Shiite cleric Ayatollah Sheikh Isa Kassim, who described the killing as a massacre, warned that Bahrain's Shia uprising has just begun, and if Manama fails to satisfy the people's legitimate demands for change quickly, it will pay a heavy price. He urged Bahraini authorities to release innocent prisoners and to fight the widespread corruption. He also criticized Manama for not trying to prevent the spread of atheism in the country, warning that if the government does not change its policy in the near future, atheism will prevail.

In this volatile and tense environment, King Hamad praised the troops for what he described as their "bravery." This was not only provocative but also insulting to peaceful demonstrators. The result was the people who call for political reforms now demanding the removal of the king himself and his government.
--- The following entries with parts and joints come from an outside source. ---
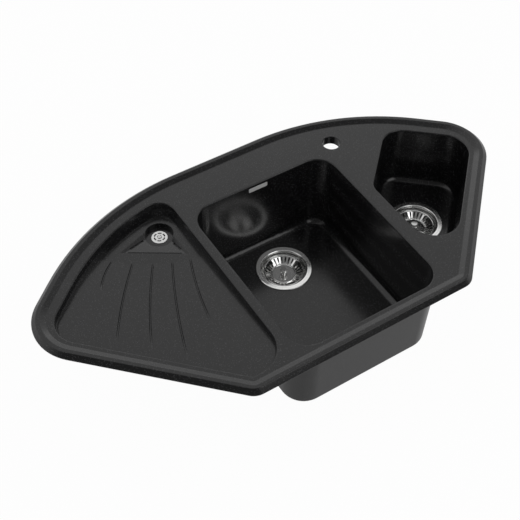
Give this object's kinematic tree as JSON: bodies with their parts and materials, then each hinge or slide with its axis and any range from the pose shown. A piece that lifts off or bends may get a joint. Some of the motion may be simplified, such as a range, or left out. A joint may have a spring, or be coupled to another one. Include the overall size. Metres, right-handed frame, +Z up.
{
  "type": "corner kitchen sink",
  "caption": "Inset corner kitchen sink in dark composite: ribbed drainer tray, deep main bowl, five-sided small bowl, tap hole, basket wastes, tray drain and fixing clips.",
  "frame": {"origin": "on the tap hole's axis, at the worktop plane that the rim rests on", "axes": "+Z up out of the tap hole, +X along the back and front edges to the small bowl's side, +Y to the back, into the corner of the room"},
  "size_m": [0.95, 0.51, 0.252],
  "materials": {
    "composite": "matt stone composite with fine speckle",
    "steel": "polished stainless steel",
    "clip_steel": "zinc plated",
    "rubber": "matt",
    "pipework": "moulded satin",
    "plastic_light": "moulded satin",
    "foam": "foam"
  },
  "bodies": {
    "sink": {"sink_body": "composite", "rim_sealing_strip": "foam", "main_waste_flange": "steel", "main_waste_seal": "rubber", "main_waste_gasket": "rubber", "main_waste_body": "pipework", "main_waste_bolt": "steel", "small_waste_flange": "steel", "small_waste_seal": "rubber", "small_waste_gasket": "rubber", "small_waste_body": "pipework", "small_waste_bolt": "steel", "drainer_cap": "steel", "drainer_screw": "steel", "drainer_seal": "rubber", "drainer_outlet": "pipework", "fixing_clip_screws": "clip_steel"},
    "main_basket_unit": {"main_basket": "steel", "main_knob": "steel", "main_basket_post": "steel", "main_basket_stopper": "rubber", "main_basket_catch": "plastic_light"},
    "small_basket_unit": {"small_basket": "steel", "small_knob": "steel", "small_basket_post": "steel", "small_basket_stopper": "rubber", "small_basket_catch": "plastic_light"},
    "clip_1": {"fixing_clip_1": "clip_steel"},
    "clip_2": {"fixing_clip_2": "clip_steel"},
    "clip_3": {"fixing_clip_3": "clip_steel"},
    "clip_4": {"fixing_clip_4": "clip_steel"},
    "clip_5": {"fixing_clip_5": "clip_steel"},
    "clip_6": {"fixing_clip_6": "clip_steel"}
  },
  "joints": [
    {"name": "main_basket_lift", "type": "slide", "parent": "sink", "child": "main_basket_unit", "axis": [0, 0, 1], "range_m": [0, 0.23]},
    {"name": "small_basket_lift", "type": "slide", "parent": "sink", "child": "small_basket_unit", "axis": [0, 0, 1], "range_m": [0, 0.195]},
    {"name": "clip_1_swing", "type": "hinge", "parent": "sink", "child": "clip_1", "pos_m": [-0.276, 0.0442, -0.034], "axis": [0, 0, -1], "range_deg": [0, 90]},
    {"name": "clip_2_swing", "type": "hinge", "parent": "sink", "child": "clip_2", "pos_m": [-0.076, 0.0442, -0.034], "axis": [0, 0, -1], "range_deg": [0, 90]},
    {"name": "clip_3_swing", "type": "hinge", "parent": "sink", "child": "clip_3", "pos_m": [0.084, 0.002, -0.034], "axis": [0, 0, -1], "range_deg": [0, 90]},
    {"name": "clip_4_swing", "type": "hinge", "parent": "sink", "child": "clip_4", "pos_m": [0.006, -0.36006, -0.034], "axis": [0, 0, -1], "range_deg": [0, 90]},
    {"name": "clip_5_swing", "type": "hinge", "parent": "sink", "child": "clip_5", "pos_m": [-0.54605, -0.25201, -0.034], "axis": [0, 0, -1], "range_deg": [0, 90]},
    {"name": "clip_6_swing", "type": "hinge", "parent": "sink", "child": "clip_6", "pos_m": [-0.45101, -0.34705, -0.034], "axis": [0, 0, -1], "range_deg": [0, 90]}
  ]
}
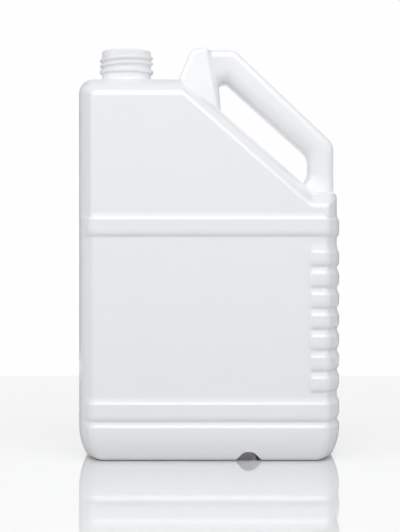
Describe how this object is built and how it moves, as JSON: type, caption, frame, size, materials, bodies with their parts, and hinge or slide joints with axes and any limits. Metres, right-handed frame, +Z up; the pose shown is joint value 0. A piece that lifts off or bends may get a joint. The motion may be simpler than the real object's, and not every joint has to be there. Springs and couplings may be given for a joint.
{
  "type": "jerrycan",
  "caption": "Free-standing blow-moulded plastic jerrycan with an open neck, a sloping top, a hollow slanted carrying handle and ribbed sides, for storing and pouring liquids.",
  "frame": {"origin": "on the floor, under the middle of the body's width and depth", "axes": "+X from the neck side to the handle side, +Y from front to back, +Z up"},
  "size_m": [0.1818, 0.13, 0.2852],
  "materials": {
    "hdpe": "glossy, as moulded"
  },
  "bodies": {
    "root": {"jerrycan": "hdpe"}
  },
  "joints": []
}
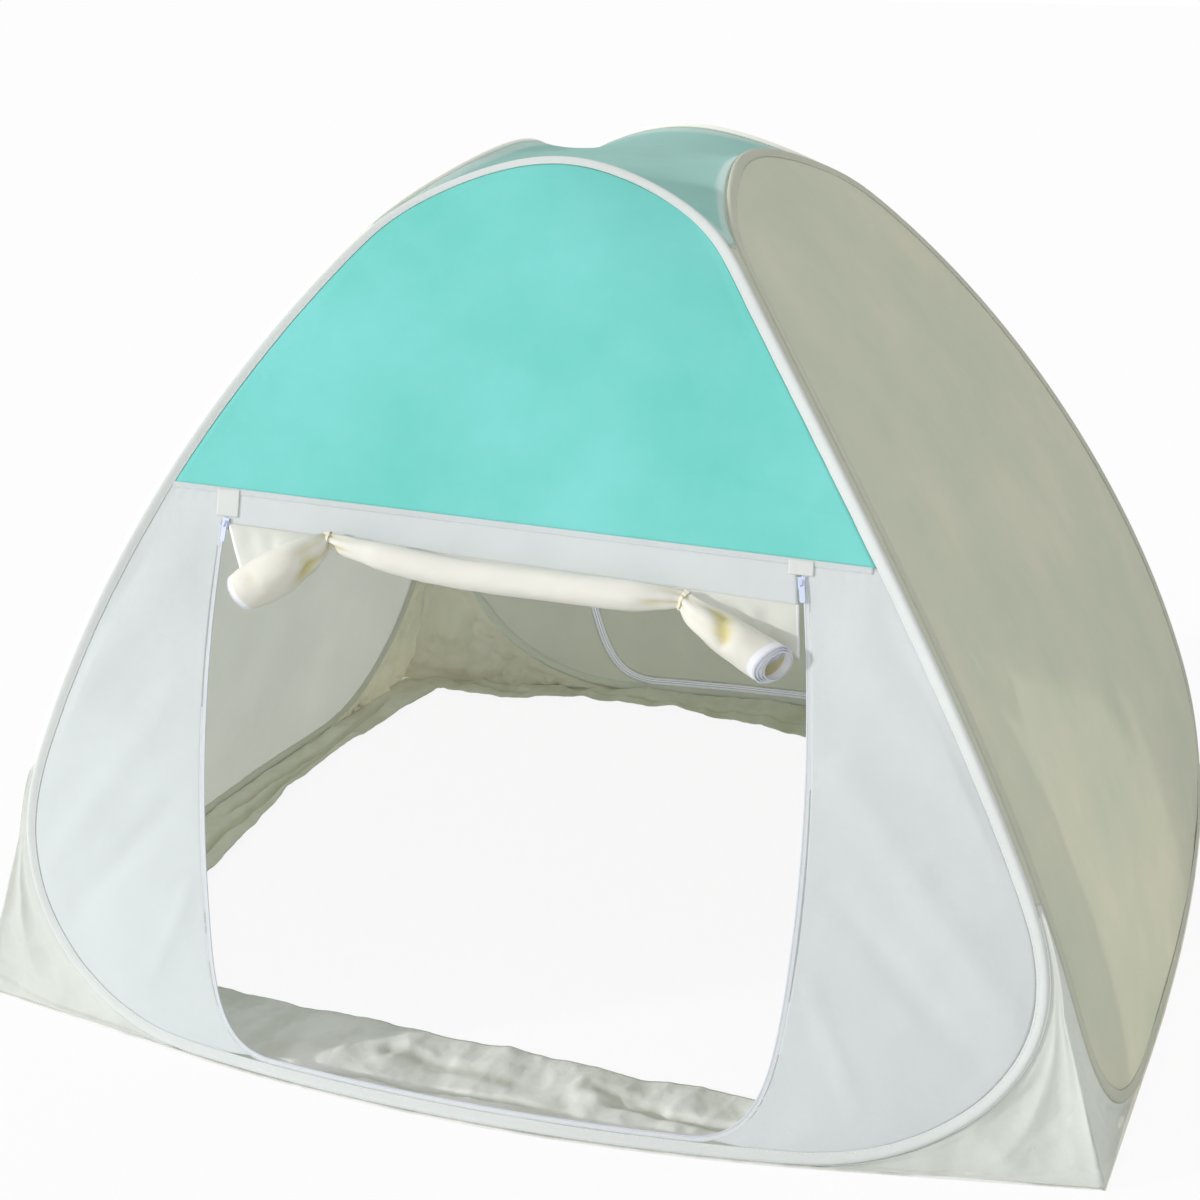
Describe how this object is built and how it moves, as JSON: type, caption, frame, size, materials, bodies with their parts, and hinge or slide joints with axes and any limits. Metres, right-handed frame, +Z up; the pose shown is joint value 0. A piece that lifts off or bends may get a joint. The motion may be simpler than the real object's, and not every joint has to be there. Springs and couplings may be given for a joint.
{
  "type": "bed tent",
  "caption": "Pop-up bed tent: sprung hoops hold cloth walls over a bed, with a rolled-up zip door at the front, a closed zip door at the back, and an open base with a floor skirt.",
  "frame": {"origin": "on the floor, under the middle of the tent's footprint", "axes": "+Z up, +Y from the open front door to the back, +X to the right as seen from the front"},
  "size_m": [2.0306, 2.1508, 1.4525],
  "materials": {
    "teal_cloth": "light teal polyester, plain weave",
    "white_cloth": "white polyester, plain weave",
    "side_cloth": "pale greige polyester, plain weave",
    "roof_cloth": "thin teal polyester that lets light through",
    "binding": "white twill binding tape",
    "skirt_cloth": "pale greige polyester, unlined",
    "roll_cloth": "cream polyester, rolled",
    "zip_tape": "woven zip tape with a nylon coil",
    "zip_enamel": "bluish white enamel",
    "spring_steel": "bare spring steel wire"
  },
  "bodies": {
    "tent": {"back_header": "side_cloth", "back_hoop_sleeve": "binding", "back_hoop_wire": "spring_steel", "back_left_gusset": "skirt_cloth", "back_lower_panel_left": "side_cloth", "back_lower_panel_right": "side_cloth", "back_right_gusset": "skirt_cloth", "back_skirt": "skirt_cloth", "back_upper_panel": "side_cloth", "back_wire_ferrule": "spring_steel", "back_zip_frame_tape": "zip_tape", "front_header": "white_cloth", "front_hoop_sleeve": "binding", "front_hoop_wire": "spring_steel", "front_left_gusset": "skirt_cloth", "front_lower_panel_left": "white_cloth", "front_lower_panel_right": "white_cloth", "front_placket_left": "binding", "front_placket_right": "binding", "front_right_gusset": "skirt_cloth", "front_skirt": "skirt_cloth", "front_upper_panel": "teal_cloth", "front_wire_ferrule": "spring_steel", "front_zip_frame_tape": "zip_tape", "left_hoop_sleeve": "binding", "left_hoop_wire": "spring_steel", "left_panel": "side_cloth", "left_skirt": "skirt_cloth", "left_wire_ferrule": "spring_steel", "right_hoop_sleeve": "binding", "right_hoop_wire": "spring_steel", "right_panel": "side_cloth", "right_skirt": "skirt_cloth", "right_wire_ferrule": "spring_steel", "roof": "roof_cloth"},
    "front_roll": {"front_door_roll": "roll_cloth", "front_tie_left": "binding", "front_tie_right": "binding"},
    "back_flap": {"back_door": "side_cloth", "back_zip_door_tape": "zip_tape", "back_tie_left": "binding", "back_tie_right": "binding"},
    "front_left_slider": {"front_left_zip_slider": "zip_enamel"},
    "front_left_pull": {"front_left_zip_pull": "zip_enamel"},
    "front_right_slider": {"front_right_zip_slider": "zip_enamel"},
    "front_right_pull": {"front_right_zip_pull": "zip_enamel"},
    "back_left_slider": {"back_left_zip_slider": "zip_enamel"},
    "back_left_pull": {"back_left_zip_pull": "zip_enamel"},
    "back_right_slider": {"back_right_zip_slider": "zip_enamel"},
    "back_right_pull": {"back_right_zip_pull": "zip_enamel"}
  },
  "joints": [
    {"name": "front_roll_swing", "type": "hinge", "parent": "tent", "child": "front_roll", "pos_m": [-0.04581, -0.78934, 0.86725], "axis": [-1, 0, 0], "range_deg": [0, 9]},
    {"name": "back_flap_swing", "type": "hinge", "parent": "tent", "child": "back_flap", "pos_m": [-0.04445, 0.79534, 0.85006], "axis": [1, 0, 0], "range_deg": [0, 80]},
    {"name": "front_left_zip_travel", "type": "hinge", "parent": "tent", "child": "front_left_slider", "pos_m": [1.77079, 0.64762, 0.25565], "axis": [0.559, -0.7854, 0.2658], "range_deg": [0, 12.3]},
    {"name": "front_left_pull_flip", "type": "hinge", "parent": "front_left_slider", "child": "front_left_pull", "pos_m": [-0.53835, -0.79452, 0.86577], "axis": [-0.9973, 0.0721, 0.0102], "range_deg": [0, 170]},
    {"name": "front_right_zip_travel", "type": "hinge", "parent": "tent", "child": "front_right_slider", "pos_m": [-1.5288, 0.063, 0.1587], "axis": [0.4527, 0.8628, -0.225], "range_deg": [0, 15.2]},
    {"name": "front_right_pull_flip", "type": "hinge", "parent": "front_right_slider", "child": "front_right_pull", "pos_m": [0.44732, -0.79454, 0.86581], "axis": [-0.9815, -0.1145, -0.1538], "range_deg": [0, 170]},
    {"name": "back_left_zip_travel", "type": "hinge", "parent": "tent", "child": "back_left_slider", "pos_m": [1.77079, -0.64762, 0.25565], "axis": [-0.559, -0.7854, -0.2658], "range_deg": [0, 12.3]},
    {"name": "back_left_pull_flip", "type": "hinge", "parent": "back_left_slider", "child": "back_left_pull", "pos_m": [-0.53769, 0.78487, 0.86223], "axis": [-0.9973, -0.0721, 0.0102], "range_deg": [0, 170]},
    {"name": "back_right_zip_travel", "type": "hinge", "parent": "tent", "child": "back_right_slider", "pos_m": [-1.5288, -0.063, 0.1587], "axis": [-0.4527, 0.8628, 0.225], "range_deg": [0, 15.2]},
    {"name": "back_right_pull_flip", "type": "hinge", "parent": "back_right_slider", "child": "back_right_pull", "pos_m": [0.44676, 0.78492, 0.86219], "axis": [-0.9815, 0.1145, -0.1538], "range_deg": [0, 170]}
  ]
}
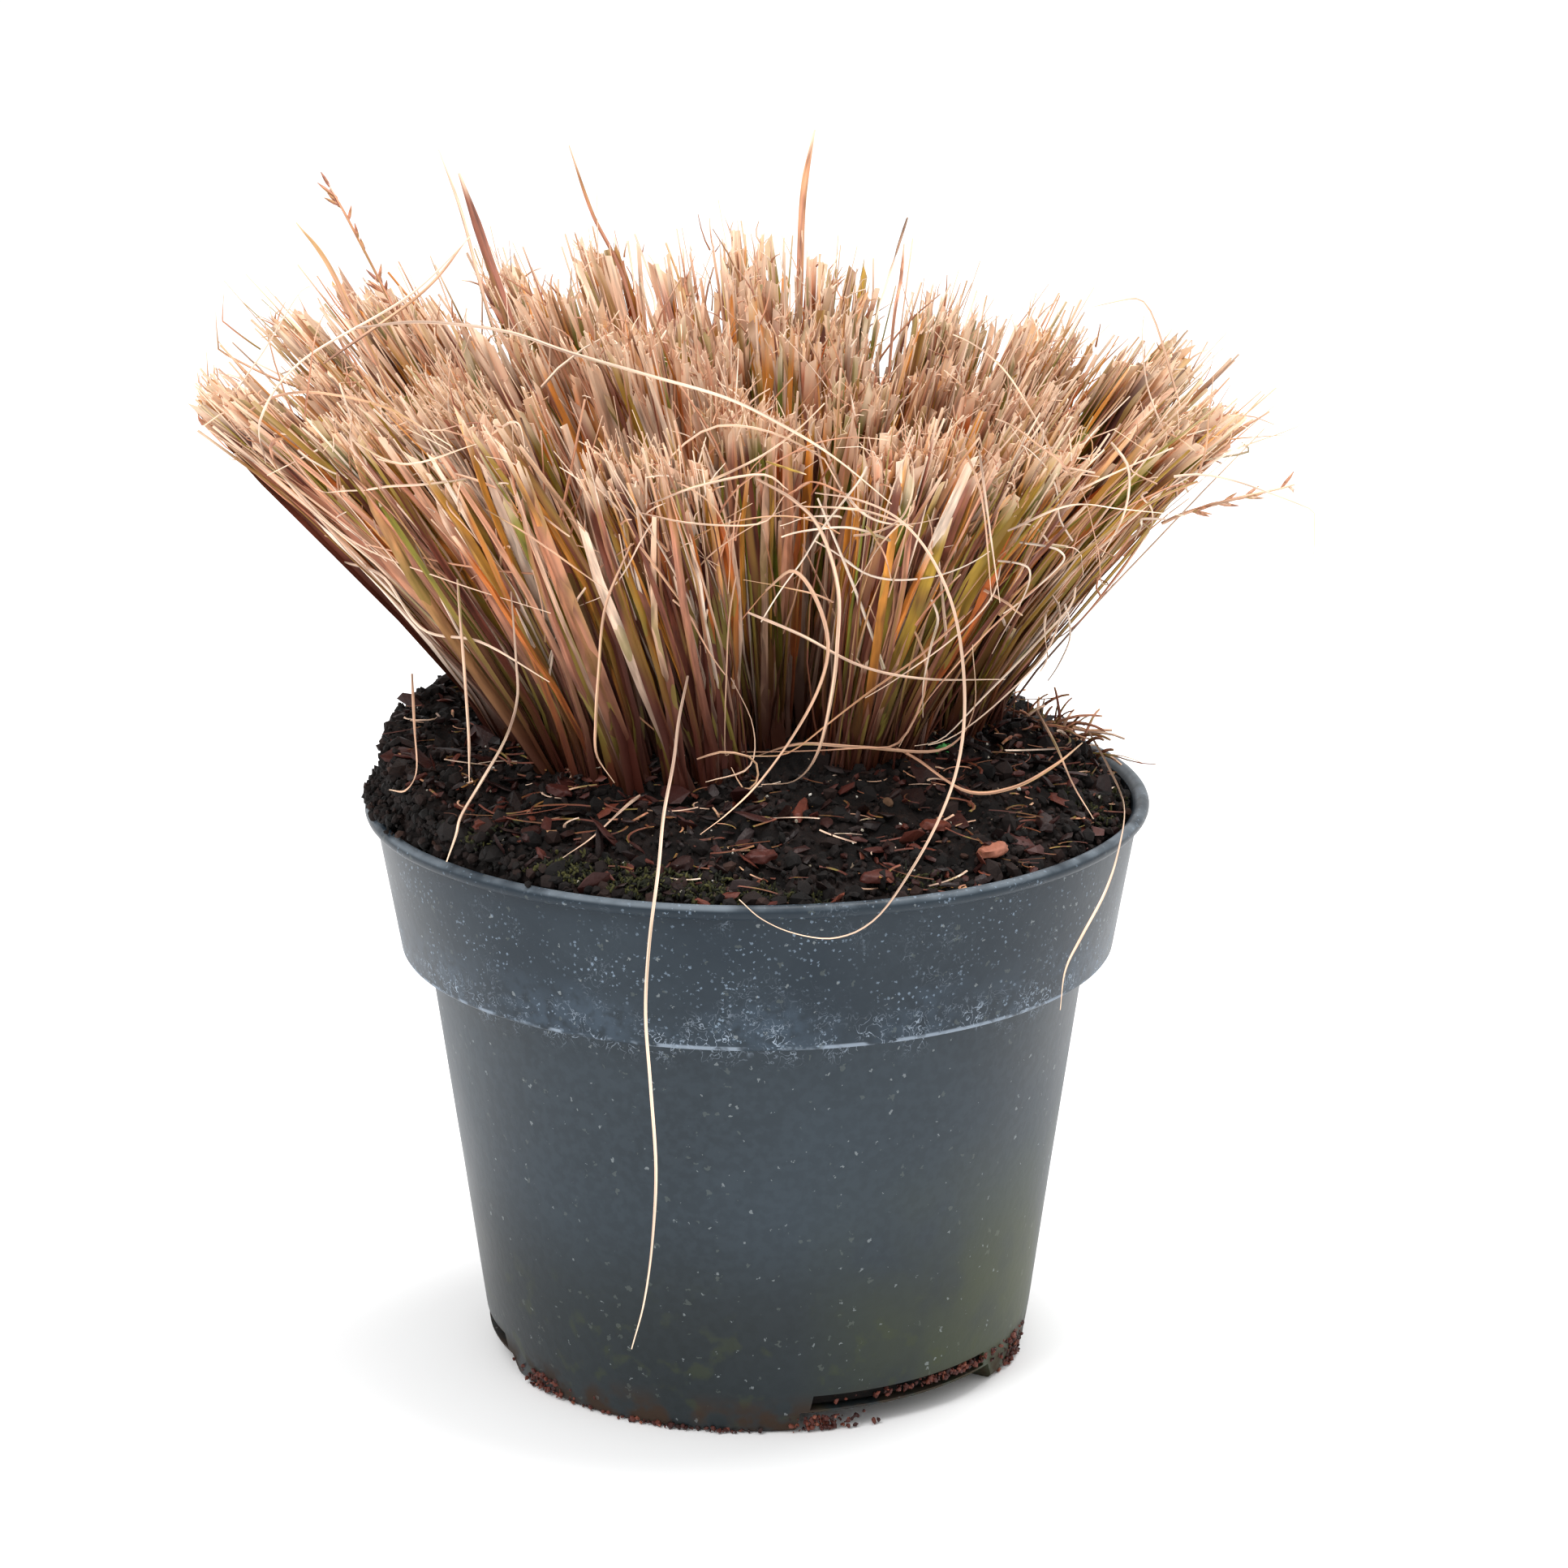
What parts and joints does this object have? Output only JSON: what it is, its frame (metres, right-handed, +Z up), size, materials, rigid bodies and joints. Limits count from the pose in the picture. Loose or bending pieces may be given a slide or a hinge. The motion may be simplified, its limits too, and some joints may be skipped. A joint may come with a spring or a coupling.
{
  "type": "potted ornamental grass clump",
  "caption": "Clump of dry bronze ornamental grass, clipped short, growing in a round plastic nursery pot of bark mix, with loose dead blades trailing over the rim.",
  "frame": {"origin": "on the pot's axis, in the plane that its feet stand on", "axes": "+Z up along the pot's axis; +X to the clump's right, where the seed stem leans out; -Y to its front, where one blade hangs down the pot"},
  "size_m": [0.2613, 0.2119, 0.2857],
  "materials": {
    "pot_plastic": "dark slate grey moulded plastic, satin, with scuffs, lime specks and a green bloom near the foot",
    "potting_mix": "moist dark peat and bark crumbs, matt",
    "grass_blades": "dry fibrous blades, salmon tan with ochre and olive ones, red-brown at the root and bleached at the cut",
    "loose_blades": "bleached dry dead blade, matt",
    "bark_chips": "damp split bark, dark red-brown to orange, matt"
  },
  "bodies": {
    "root": {"bark_chip_01": "bark_chips", "bark_chip_02": "bark_chips", "bark_chip_03": "bark_chips", "bark_chip_04": "bark_chips", "bark_chip_05": "bark_chips", "bark_chip_06": "bark_chips", "bark_chip_07": "bark_chips", "bark_chip_08": "bark_chips", "bark_chip_09": "bark_chips", "bark_chip_10": "bark_chips", "blade_across_top": "loose_blades", "blade_at_left_shoulder": "loose_blades", "blade_crossing_in_middle": "loose_blades", "blade_hanging_at_front": "loose_blades", "blade_looped_at_left": "loose_blades", "blade_looped_at_right": "loose_blades", "blade_looped_in_middle": "loose_blades", "blade_on_mix_at_front": "loose_blades", "blade_on_mix_at_right": "loose_blades", "blade_over_left_rim": "loose_blades", "blade_over_right_rim": "loose_blades", "blade_short_at_right": "loose_blades", "blade_straight_at_left": "loose_blades", "dead_seed_stem_left": "loose_blades", "pot": "pot_plastic", "potting_mix": "potting_mix", "seed_stem_right": "loose_blades", "tall_stem_back": "loose_blades", "tall_stem_back_left": "loose_blades", "tall_stem_far_left": "loose_blades", "tall_stem_left": "loose_blades", "tall_stem_left_thick": "loose_blades", "tall_stem_right": "loose_blades", "tuft_inner_01": "grass_blades", "tuft_inner_02": "grass_blades", "tuft_inner_03": "grass_blades", "tuft_inner_04": "grass_blades", "tuft_inner_05": "grass_blades", "tuft_outer_01": "grass_blades", "tuft_outer_02": "grass_blades", "tuft_outer_03": "grass_blades", "tuft_outer_04": "grass_blades", "tuft_outer_05": "grass_blades", "tuft_outer_06": "grass_blades", "tuft_outer_07": "grass_blades", "tuft_outer_08": "grass_blades", "tuft_outer_09": "grass_blades", "tuft_outer_10": "grass_blades"}
  },
  "joints": []
}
Shiites dug in at the Pearl roundabout, the Bahraini version of Cairo's Tahrir Square, stating they will not leave until their demands are met.

The United States, Saudi Arabia and the rest of the Gulf rulers will not allow the fall of King Hamad and his regime. Change of regime means a nightmare scenario for U.S. and the Gulf States, as it would be tantamount to handing over power to a pro-Iran Bahrain.

In Bahrain it is Iran versus the United States, Britain, Israel and the Gulf sheikhdoms that were brought under the U.S. security umbrella during the past two decades. Perhaps it is time for serious and meaningful reforms meeting some of Shiites' demands.

Latheef Farook is a Sri Lankan journalist who, after working for Ceylon Daily News and Ceylon Observer for almost a decade, led a team to Dubai in February 1979, where he relaunched Gulf News. After almost a quarter century in the Gulf he is now based in Colombo, Sri Lanka.